From Frank Campenni's 1971 dissertation, Citizen Howard Fast

The setting for "Two Valleys" is Virginia in 1775, and the story concerns itself mainly with the love of young Bess for two men, Kenny Wester and Max Calver. When the novel opens, Kenny, who has been raised in Bess' home by her Aunt Allie, has suddenly returned from two years of aimless wandering in the west. Surprised that his childhood companion is now a woman, Kenny offers to marry her and settle down. The plan meets with no objection from Bess or Aunt Allie, only a worried suspicion that wanderlust will someday again claim Kenny. Before long, he does indeed leave to serve as a frontier scout for the Colonial cause, though the war means little except adventure and a strange need to rejoin the wilds. He is not aware that Bess is pregnant, and Bess, unwilling to plead her stomach to hold a reluctant lover, bears her shame and disappointment in silence.
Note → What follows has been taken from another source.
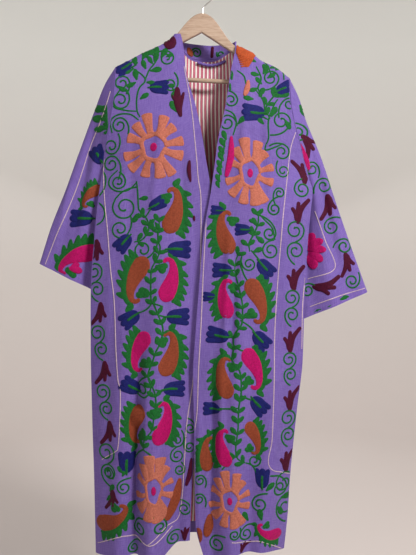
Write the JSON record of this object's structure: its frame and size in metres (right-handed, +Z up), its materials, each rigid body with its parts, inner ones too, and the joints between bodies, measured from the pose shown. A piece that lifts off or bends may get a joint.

Kenny is replaced by Max Calver, a blacksmith and boyhood friend who proves truer and teaches Bess of love's deeper foundations. Bess marries the gentle, persistent Max and they leave for a new life in the west. Kenny returns only hours after their departure and learns the terrible news.
After years of hardship and hard work by Max, the "blonde giant," the young couple have made a home in the west. Max has totally accepted the child fathered by Kenny, and they are settled respectably among the bold frontiersmen and women. Then the once distant war moves in and the settlement is subjected to a devastating raid by combined forces of Indians and British. Nearly everyone is killed. But just as Bess, a wounded Max and their four year old child are about to be massacred, they are rescued by Kenny, who suddenly appears as a British scout. He bargains successfully for their lives, makes one last savage attempt to reclaim Bess' love, and then leaves Bess to rebuild with Max the stable life that Kenny could never offer.